For the next two days the Freedom Uncensored conference is going to celebrate the reality that we are citizens, not subjects. Citizens who will not be censored. Citizens who, when we put our minds to the task, can rise up and defeat any and all governmental, political, societal, or cultural attempts to censor us or subvert our rights. Citizens who will stand athwart the Constitution and defend against all efforts to welcome that dark spirit of tyranny back under the bright red, white, and blue banner of the land of the free.
Uncensored citizens, not silent subjects. What a profound difference there is between the two.

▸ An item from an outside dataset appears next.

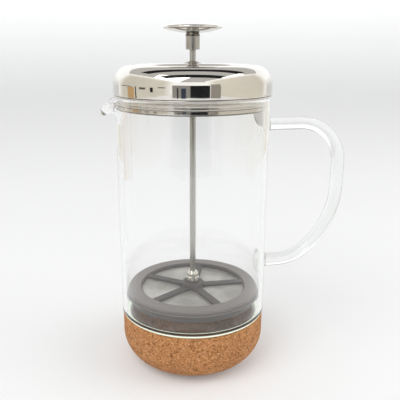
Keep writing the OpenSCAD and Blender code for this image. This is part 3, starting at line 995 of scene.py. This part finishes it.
def camera():
    data = bpy.data.cameras.new("camera")
    data.lens = CAMERA_LENS
    data.sensor_width = 36
    data.shift_x = CAMERA_SHIFT
    data.clip_start = 0.01
    obj = bpy.data.objects.new("camera", data)
    a = math.radians(CAMERA_TURN)
    obj.location = (-CAMERA_BACK * math.sin(a), -CAMERA_BACK * math.cos(a), CAMERA_UP)
    obj.rotation_euler = (math.radians(90 - CAMERA_PITCH), 0, -a)
    bpy.context.scene.collection.objects.link(obj)
    bpy.context.scene.camera = obj


def light_scene():
    world = bpy.data.worlds.new("studio")
    world.use_nodes = True
    sky = world.node_tree.nodes["Background"]
    sky.inputs["Color"].default_value = (1.0, 0.985, 0.96, 1)
    sky.inputs["Strength"].default_value = 0.62
    bpy.context.scene.world = world
    bpy.context.scene.view_settings.view_transform = "Standard"
    soft_light("key", (-0.9, -0.7, 1.5), (1.2, 1.0), 12.8)
    soft_light("fill", (1.2, -0.4, 1.1), (1.0, 1.0), 6.4)
    # what the polished lid mirrors: a dim room behind the camera with a grey door, a window and
    # a brown screen, two cream walls, some furniture in front of the left one, and two dark
    # beams overhead
    dark = (0.02, 0.02, 0.022)
    cream = (0.5, 0.475, 0.42)
    card("dim_room", -10, 0.1, (0.42, 0.62), dark)
    card("grey_door", 15, 0.12, (0.4, 0.6), (0.3, 0.29, 0.27), 0.1, 0.92)
    card("brown_screen", -31, 0.2, (0.22, 0.62), (0.3, 0.275, 0.24), 0.15, 0.91)
    card("window_frame", 20, 0.09, (0.03, 0.24), dark, distance=0.88)
    card("window", 12, 0.08, (0.1, 0.22), (0.05, 0.06, 0.09), 0.1, 0.88)
    card("cream_wall_right", -72, 0.5, (2.6, 1.6), cream, 0.62, 0.95, fades=True)
    card("cream_wall_left", 76, 0.45, (2.3, 1.4), cream, 0.55, 0.95, fades=True)
    card("table", 104, 0.2, (0.36, 0.025), dark, distance=0.85)
    card("orange_chair", 94, 0.09, (0.2, 0.18), (0.5, 0.33, 0.17), 0.2, 0.84)
    card("post", 84, 0.1, (0.03, 0.22), dark, distance=0.84)
    card("stools", 72, 0.16, (0.16, 0.05), (0.1, 0.09, 0.08), distance=0.86)
    card("figure", 57, 0.15, (0.07, 0.1), dark, distance=0.86)
    card("shelf", 42, 0.21, (0.16, 0.05), (0.09, 0.08, 0.07), distance=0.86)
    beam("front_beam", 58, 76, dark)
    beam("rear_beam", 100, 118, dark)


backdrop()
light_scene()
camera()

It’s the difference that led President Ronald Reagan to say this in his historical speech “A Time for Choosing”: “Not too long ago, two friends of mine were talking to a Cuban refugee, a businessman who had escaped from Castro, and in the midst of his story one of my friends turned to the other and said, ‘We don’t know how lucky we are.’ And the Cuban stopped and said, ‘How lucky you are? I had someplace to escape to.’ And in that sentence, he told us the entire story. If we lose freedom here, there’s no place to escape to. This is the last stand on earth.”
The last stand on earth, where people made in the image of God can be free. Free, not to destroy themselves, their offspring, or their culture through the lies of modern liberalism, abortion culture, perverted marriage, and the destruction of the family. But free to serve God rightly. Free to pursue virtuous lives that uphold the common good of mankind. Free to gather for worship because Jesus has imperium, not the state. Free to exercise our parental rights and oversee the content and the quality of our children’s education. Free to speak the truth that men are men, women are women, communism is wicked, and Kyle Rittenhouse acted in self-defense — without being banned from Twitter or put in Facebook jail or fired from your job. Freedom to buck the trends of our cultured despisers and elitist compromisers, of our gilded academics and corrupt politicians. Free. Free to live. Free to speak. Free to worship King Jesus.

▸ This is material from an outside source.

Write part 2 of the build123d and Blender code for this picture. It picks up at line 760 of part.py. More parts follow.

That’s worth celebrating, defending, and holding out as a beacon of hope in the gathering dusk of this rapidly secularizing generation.
As an unabashedly Christian organization, here at the Freedom Center, we recognize that rightly ordered freedoms only find their true expression with the boundaries of God’s law and love. Therefore, as we work to preserve the freedoms guaranteed by our Constitution, we also pray for the furtherance of the faith delivered once for all to the saints (Jude 1:3). We work for cultural renewal and we pray for spiritual revival. We defend freedom but we ground that freedom on the cornerstone of our faith: “I want to remind you of the gospel I preached to you, which you received and on which you have taken your stand. By this gospel you are saved, if you hold firmly to the word I preached to you. Otherwise, you have believed in vain. For what I received I passed on to you as of first importance: that Christ died for our sins according to the Scriptures, that he was buried, that he was raised on the third day according to the Scriptures.” (1 Corinthians 15:1-5)
We gather these next two days to fight for uncensored freedom. But as students of history, and as honest brokers about the nature of mankind, we all know that censorship may come no matter how hard we try to stop it. And with that censorship will come efforts to destroy the institutions that secure freedom and to crush the people who demand it. We fight against it, but we aren’t naïve. So, while we undertake this noble errand, one that is not guaranteed to yield success, we do so with hope in a message that can never be censored, stopped, or chained. And that is the Gospel of Jesus Christ.
The risen Lord Jesus is the root and fruit of all true human freedom. Freedom from tyranny starts with finding freedom from sin. Those are shackles broken not by better ideas but by repentance and faith. It might sound cliché, but it’s true nonetheless: Faith and freedom go hand in hand. We hope you will tune in, and turn us up, over the next two days as we stand for both in these trying times.